Но прошлого не изменить. Можно сжечь бумагу, размыть или размагнитить пленку — это ничего не отменит. Повернуться спиной к горизонту невозможно — он возникает перед тобой — новый и тот же самый, удерживая тебя на определенном расстоянии, ускользая и оставаясь недостижимым. Там, за горизонтом событий не случится побывать никому из живых, живущих в живом времени и пространстве, а те, кто перешагнул его, уже не смогут рассказать ничего.

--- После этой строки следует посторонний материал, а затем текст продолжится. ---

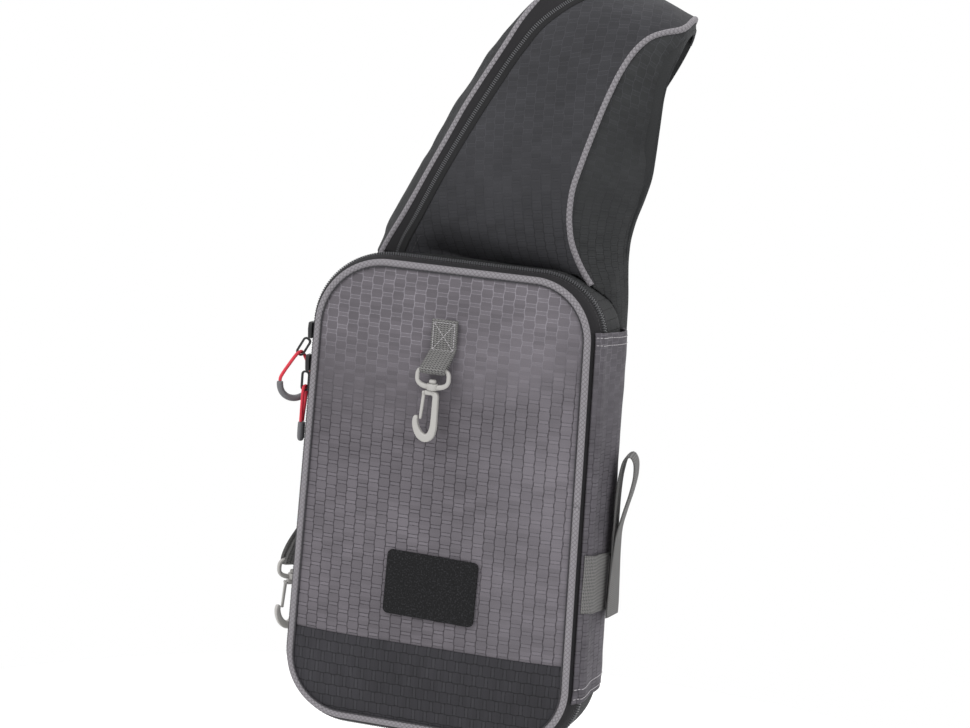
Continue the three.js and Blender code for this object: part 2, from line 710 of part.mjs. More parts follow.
// Webbing sewn flat, then bent out and round the eye's upper bar and back up under itself.
// Its path is drawn by height and by distance off the cloth that it is sewn to.
function hookWebbing({ sewnTop, sewnFoot, barHeight, barOut, drift, turn }) {
  const inner = GAP + WEBBING_THICKNESS / 2;
  const outer = inner + WEBBING_THICKNESS + GAP;
  const bend = 0.5 * Math.hypot(EYE_BAR, EYE_THICKNESS) + GAP + WEBBING_THICKNESS / 2;
  const arc = range(6).map((share) => Math.PI * share);
  const under = arc.map((angle) => ({
    out: barOut - bend * Math.cos(angle),
    z: barHeight - bend * Math.sin(angle),
  }));
  const rows = [
    { out: inner, z: sewnTop },
    { out: inner, z: sewnFoot + 3 },
    ...under,
    { out: outer, z: sewnFoot + 3 },
    { out: outer, z: sewnTop },
  ];
  const rings = rows.map((row, i) => {
    const before = rows[Math.max(i - 1, 0)];
    const after = rows[Math.min(i + 1, rows.length - 1)];
    const length = Math.hypot(after.out - before.out, after.z - before.z);
    const face = { out: (after.z - before.z) / length, z: (before.out - after.out) / length };
    const fall = THREE.MathUtils.clamp((sewnFoot + 3 - row.z) / (sewnFoot + 3 - barHeight), 0, 1);
    const axis = new THREE.Vector3(drift * fall, -barOut, row.z);
    const place = (w, t) => new THREE.Vector3(w, barOut - row.out - face.out * t, face.z * t)
      .applyAxisAngle(up, turn * fall)
      .add(axis);
    const [w, t] = [WEBBING_WIDTH / 2, WEBBING_THICKNESS / 2];
    return [place(-w, -t), place(w, -t), place(w, t), place(-w, t)];
  });
  return loft(rings);
}

// Front holder, on the upper panel
const frontHolder = {
  x: -2.3, pinX: -5.9, eyeFoot: 249.8, sewnTop: 299.5, sewnFoot: 275.5,
};
function addFrontHolder() {
  const tab = hookWebbing({
    sewnTop: frontHolder.sewnTop,
    sewnFoot: frontHolder.sewnFoot,
    barHeight: frontHolder.eyeFoot + EYE_HEIGHT - EYE_BAR / 2,
    barOut: FRONT_STANDOFF,
    drift: frontHolder.pinX - frontHolder.x,
    turn: 0,
  });
  addPart('front_tab', tab, greyWebbing).position.set(frontHolder.x, panelCentreY, 0);
  const swivel = new THREE.Group();
  swivel.position.set(frontHolder.pinX, panelCentreY - FRONT_STANDOFF, frontHolder.eyeFoot);
  bag.add(swivel);
  addPart('front_eye', swivelEye(), greyPlastic, swivel);
  addPart('front_hook', swivelHook(), greyPlastic, swivel);
  addPart('front_gate', swivelGate(), greyPlastic, swivel);
}
addFrontHolder();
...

И постепенно отступающий горизонт, как отступающее море, оставляет на песке последнее видение, замаскированное под событие, — Книгу. “Книга, по сути — безумное предприятие, похожее на выход в открытое море без парусов, компаса и карты, без заправленной в планшеты космической цели. Внутренние звезды!.. Эти внутренние звезды среди мстительной, злой, потревоженной стихии можно разглядеть только через призму угрюмого умопомешательства, волшебную, играющую зорями оптику. <…> это безумие — писать книгу, обнимать воздух, разламывать ломтями свет, подстригать волну, как разросшийся шиповник”. Книга, как та часть, которая способна заменить целое, украденное сделать собственностью, выстроить словесный мост. Теперь именно книга превращается в магическую малахитовую шкатулку, чтобы впустить в себя зрение, ответить на все вопросы, поставить все точки. Полянская пытается начать другую игру, подсказанную Павичем, чьи четкие интонации явственно проступают в символике, выбранной писательницей: “лодка, стрела, облако, звезда, крест и малахитовая роза”. Зашифрованная в малахитовой шкатулке пиктограмма “земля” выстраивает законченный метафорический ряд — из земли выйдем, в землю уйдем. Но меланхолическое странствие внутри малахитовой шкатулки жизни в погоне за ускользающим и не дающимся в руки горизонтом событий заканчивается чисто книжным эпилогом, прорисованным до мельчайших деталей, до прожилок, оставляя в стороне любую недосказанность и нелогичность. Мир приведен в соответствие с книжной жизнью. Зеркало наконец-то отразило реальность такой, какой ее хотелось увидеть автору. Узлы развязаны, концы сведены. Жизнь умерла — родилась Книга. Автор уложился в схему, придуманную им, добился послушания персонажей и сюжета. Но пошло ли это на пользу книге, из которой ушел воздух недосказанности?
Ирина Полянская
. Горизонт событий: Роман // М.: Изд-во “Олимп”, АСТ. — 2002.